Instructions to follow >> Copy every line of the data exactly, leaving nothing out.

# # # #

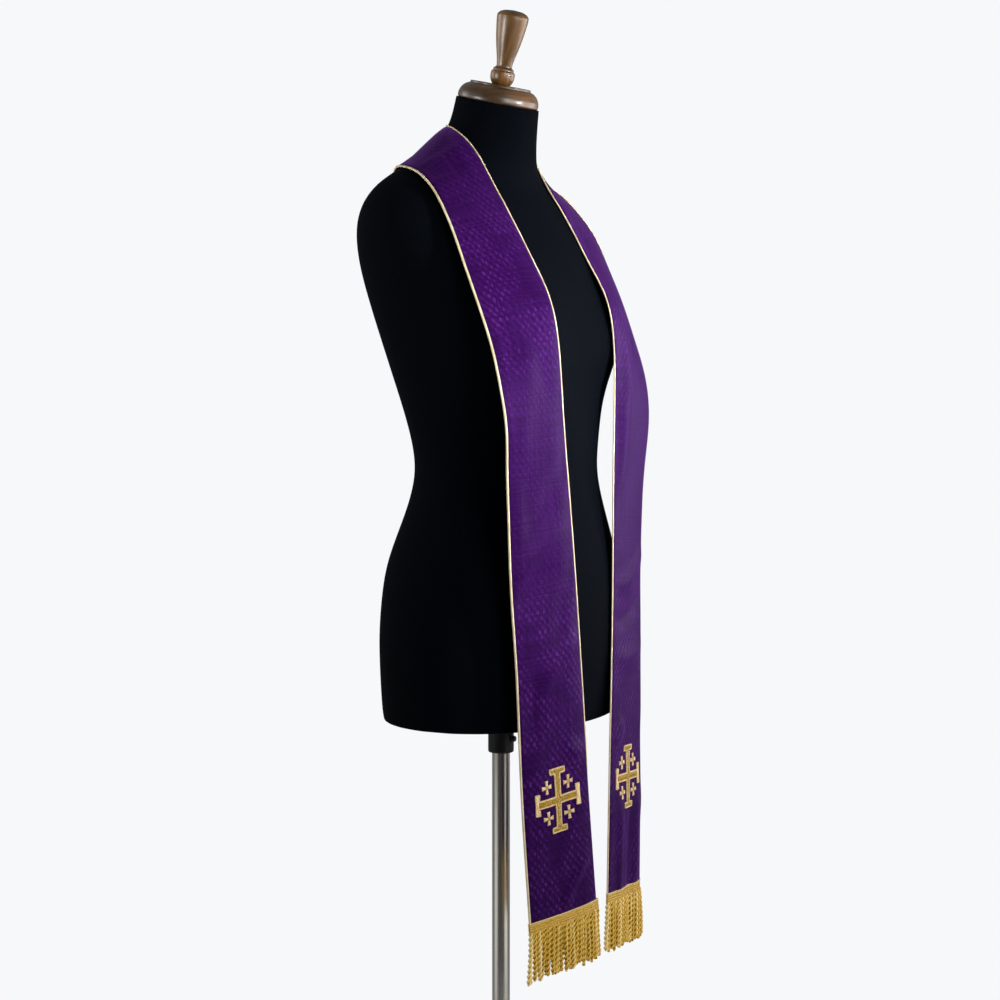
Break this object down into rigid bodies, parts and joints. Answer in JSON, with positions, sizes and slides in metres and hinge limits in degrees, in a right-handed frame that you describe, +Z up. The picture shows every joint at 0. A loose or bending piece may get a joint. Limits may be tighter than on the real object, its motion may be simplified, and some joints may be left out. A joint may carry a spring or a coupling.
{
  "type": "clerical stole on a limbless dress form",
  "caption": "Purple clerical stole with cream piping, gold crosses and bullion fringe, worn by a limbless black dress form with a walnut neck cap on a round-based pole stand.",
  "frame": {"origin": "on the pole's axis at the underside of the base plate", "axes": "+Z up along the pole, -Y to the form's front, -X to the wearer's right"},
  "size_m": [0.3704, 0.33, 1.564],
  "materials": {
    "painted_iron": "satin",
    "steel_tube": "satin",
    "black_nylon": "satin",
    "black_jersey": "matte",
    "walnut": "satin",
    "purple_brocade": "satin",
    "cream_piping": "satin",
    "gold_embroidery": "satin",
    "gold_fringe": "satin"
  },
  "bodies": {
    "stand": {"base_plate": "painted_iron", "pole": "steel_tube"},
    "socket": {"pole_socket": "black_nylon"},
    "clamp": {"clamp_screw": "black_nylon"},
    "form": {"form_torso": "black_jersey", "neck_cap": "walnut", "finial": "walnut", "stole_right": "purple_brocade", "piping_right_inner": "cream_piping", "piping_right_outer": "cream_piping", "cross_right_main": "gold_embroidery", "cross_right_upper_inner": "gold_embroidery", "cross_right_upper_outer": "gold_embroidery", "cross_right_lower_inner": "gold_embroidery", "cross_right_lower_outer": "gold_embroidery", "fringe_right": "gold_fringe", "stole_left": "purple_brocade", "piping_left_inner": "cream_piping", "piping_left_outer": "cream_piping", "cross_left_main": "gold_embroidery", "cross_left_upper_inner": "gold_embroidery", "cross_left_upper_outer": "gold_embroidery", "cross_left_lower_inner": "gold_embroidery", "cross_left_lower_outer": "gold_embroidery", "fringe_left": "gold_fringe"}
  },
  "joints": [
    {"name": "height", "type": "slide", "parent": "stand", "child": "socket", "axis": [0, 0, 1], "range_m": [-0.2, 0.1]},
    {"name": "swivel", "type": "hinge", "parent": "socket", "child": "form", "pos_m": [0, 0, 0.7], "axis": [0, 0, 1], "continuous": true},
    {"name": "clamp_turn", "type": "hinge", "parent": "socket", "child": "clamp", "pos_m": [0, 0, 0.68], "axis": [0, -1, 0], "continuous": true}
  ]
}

# # # #

Full solution >>
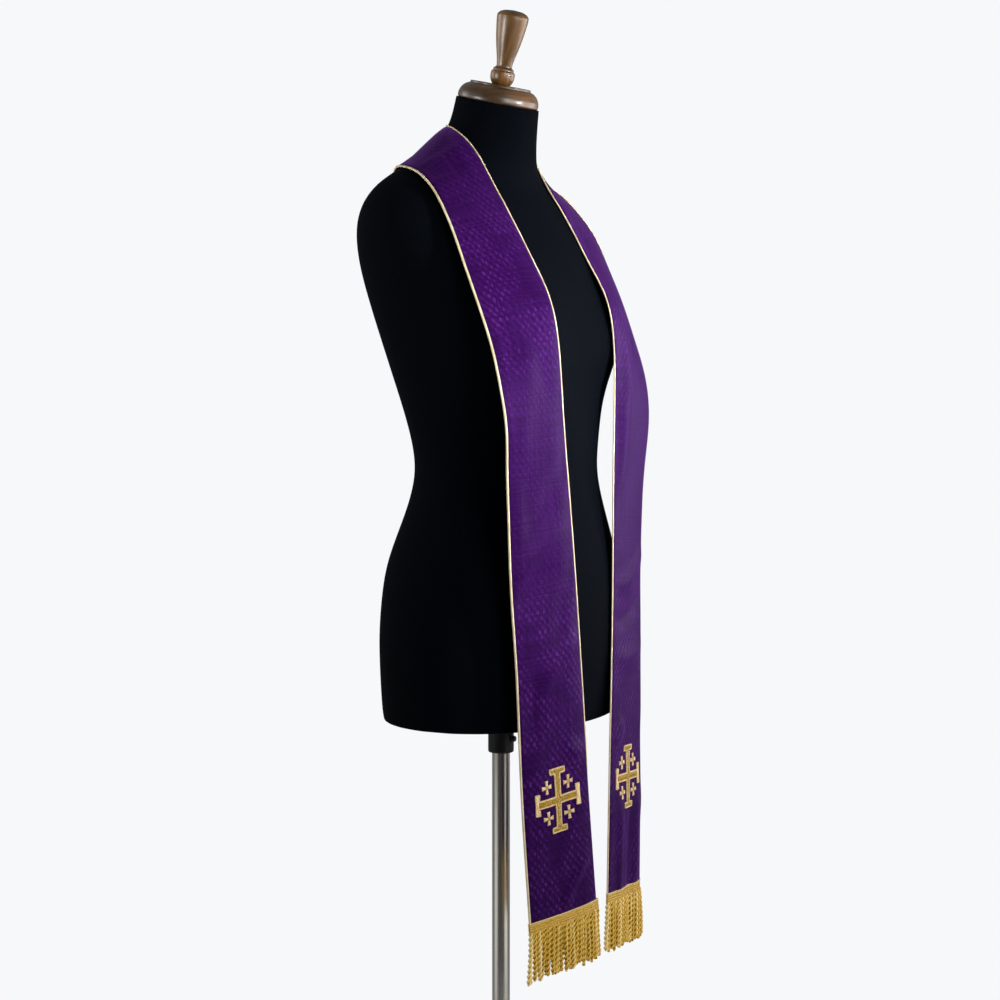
Break this object down into rigid bodies, parts and joints. Answer in JSON, with positions, sizes and slides in metres and hinge limits in degrees, in a right-handed frame that you describe, +Z up. The picture shows every joint at 0. A loose or bending piece may get a joint. Limits may be tighter than on the real object, its motion may be simplified, and some joints may be left out. A joint may carry a spring or a coupling.
{
  "type": "clerical stole on a limbless dress form",
  "caption": "Purple clerical stole with cream piping, gold crosses and bullion fringe, worn by a limbless black dress form with a walnut neck cap on a round-based pole stand.",
  "frame": {"origin": "on the pole's axis at the underside of the base plate", "axes": "+Z up along the pole, -Y to the form's front, -X to the wearer's right"},
  "size_m": [0.3704, 0.33, 1.564],
  "materials": {
    "painted_iron": "satin",
    "steel_tube": "satin",
    "black_nylon": "satin",
    "black_jersey": "matte",
    "walnut": "satin",
    "purple_brocade": "satin",
    "cream_piping": "satin",
    "gold_embroidery": "satin",
    "gold_fringe": "satin"
  },
  "bodies": {
    "stand": {"base_plate": "painted_iron", "pole": "steel_tube"},
    "socket": {"pole_socket": "black_nylon"},
    "clamp": {"clamp_screw": "black_nylon"},
    "form": {"form_torso": "black_jersey", "neck_cap": "walnut", "finial": "walnut", "stole_right": "purple_brocade", "piping_right_inner": "cream_piping", "piping_right_outer": "cream_piping", "cross_right_main": "gold_embroidery", "cross_right_upper_inner": "gold_embroidery", "cross_right_upper_outer": "gold_embroidery", "cross_right_lower_inner": "gold_embroidery", "cross_right_lower_outer": "gold_embroidery", "fringe_right": "gold_fringe", "stole_left": "purple_brocade", "piping_left_inner": "cream_piping", "piping_left_outer": "cream_piping", "cross_left_main": "gold_embroidery", "cross_left_upper_inner": "gold_embroidery", "cross_left_upper_outer": "gold_embroidery", "cross_left_lower_inner": "gold_embroidery", "cross_left_lower_outer": "gold_embroidery", "fringe_left": "gold_fringe"}
  },
  "joints": [
    {"name": "height", "type": "slide", "parent": "stand", "child": "socket", "axis": [0, 0, 1], "range_m": [-0.2, 0.1]},
    {"name": "swivel", "type": "hinge", "parent": "socket", "child": "form", "pos_m": [0, 0, 0.7], "axis": [0, 0, 1], "continuous": true},
    {"name": "clamp_turn", "type": "hinge", "parent": "socket", "child": "clamp", "pos_m": [0, 0, 0.68], "axis": [0, -1, 0], "continuous": true}
  ]
}